There, of course, have been awful weeks before, terrible tragedies, death, war, uncertainty, raw fear.

But this time, in our full-on, post-Sept. 11 surveillance society and freshly Twitterized media, we were able to experience each event in excruciating, exquisite detail.

Through the saturation of social media, we were also able to experience it equally, whether reporting from the streets of Boston or the scorched explosion site in Texas, from newsrooms in New York or Los Angeles or Berlin, or from our own living rooms and college dorm rooms.

This week, these awful events have cemented the reality that the media is now everyone, anyone with a computer or a smartphone, a Twitter account or a Facebook page.

The Virginia Tech massacre in 2007 was the first major news event reported largely via Facebook, with older journalists whose already outdated tactic of using a telephone enlisting the help of younger ones to reach students.

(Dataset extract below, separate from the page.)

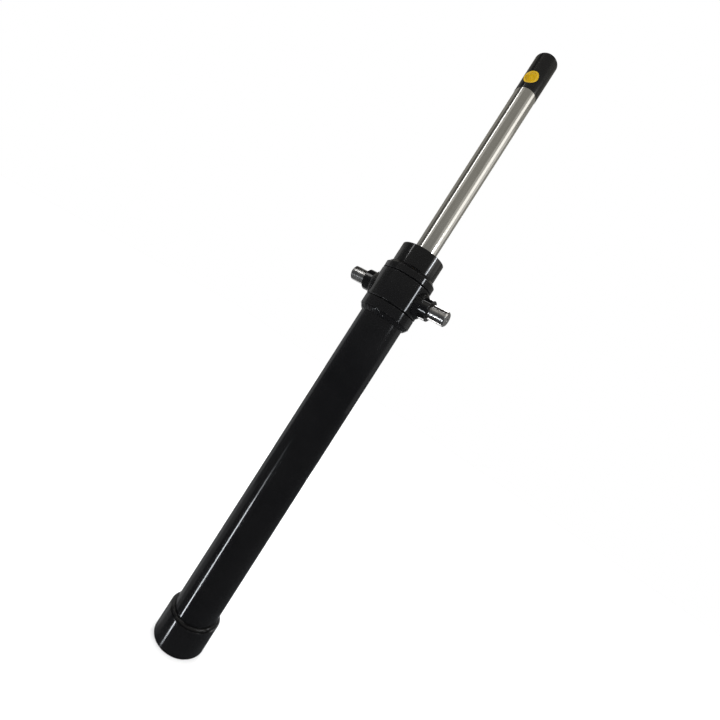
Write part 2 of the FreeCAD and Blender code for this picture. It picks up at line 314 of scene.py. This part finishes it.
def stretched(tree, scale):
    """The piece's own coordinates, scaled by a different amount along each axis."""
    coordinates = add(tree, "ShaderNodeTexCoord").outputs["Object"]
    return add(tree, "ShaderNodeMapping", {"Vector": coordinates, "Scale": scale}).outputs["Vector"]


def noise(tree, scale, detail=2.0, roughness=0.5, vector=None):
    """Noise of about 0 to 1, in the piece's own coordinates unless others are given."""
    if vector is None:
        vector = add(tree, "ShaderNodeTexCoord").outputs["Object"]
    inputs = {"Vector": vector, "Scale": scale, "Detail": detail, "Roughness": roughness}
    return add(tree, "ShaderNodeTexNoise", inputs).outputs["Fac"]


def remap(tree, value, low, high, to_low=0.0, to_high=1.0):
    """The value moved from one range to another, and held inside the new one."""
    inputs = {"Value": value, "From Min": low, "From Max": high, "To Min": to_low, "To Max": to_high}
    return add(tree, "ShaderNodeMapRange", inputs, clamp=True).outputs["Result"]


def calculate(tree, operation, first, second):
    return add(tree, "ShaderNodeMath", {0: first, 1: second}, operation=operation).outputs["Value"]


def product(tree, first, second):
    return calculate(tree, "MULTIPLY", first, second)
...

It was those students who first figured out, through a process of elimination on social media, who was dead.

Now, we sit at our kitchen tables and monitor live feeds of police scanners as they close in, and decide whether or not to open a tweeted file purporting to contain a photo of the dead suspect in a Boston morgue.

As the endless loop of the security camera video of the suspects and their homemade bombs continues to crowd our minds, the questions rain down about whether this new media world is good or bad. Whether the old media, leaning ever more heavily on the new, has been enhanced or embarrassed by it.

I don't know whether this "new media world" is good or bad. It just is, so it's up to us to accept it and make it as good as we can. I also suspect we're getting close to the point where it will sound silly to keep talking about the "new" media and the "old" media. Everybody is out there on social media, from retired steeelworkers to suburban moms to professional news gatherers. Some will make money in this new environment -- but not as many as made money before and not as much money. While most people in the business have beeb obsessing over the disappearance of print, what's really at risk is the whole advertising-supported mass media construct.

As for all those ssecurity cameras, the events of last week have created mixed feelings in me. I still worry about the loss of our privacy -- and even the erosion of our expectations of privacy. But it was impossible to miss how valuable all that surveillance was in zeroing in on a couple of scary guys.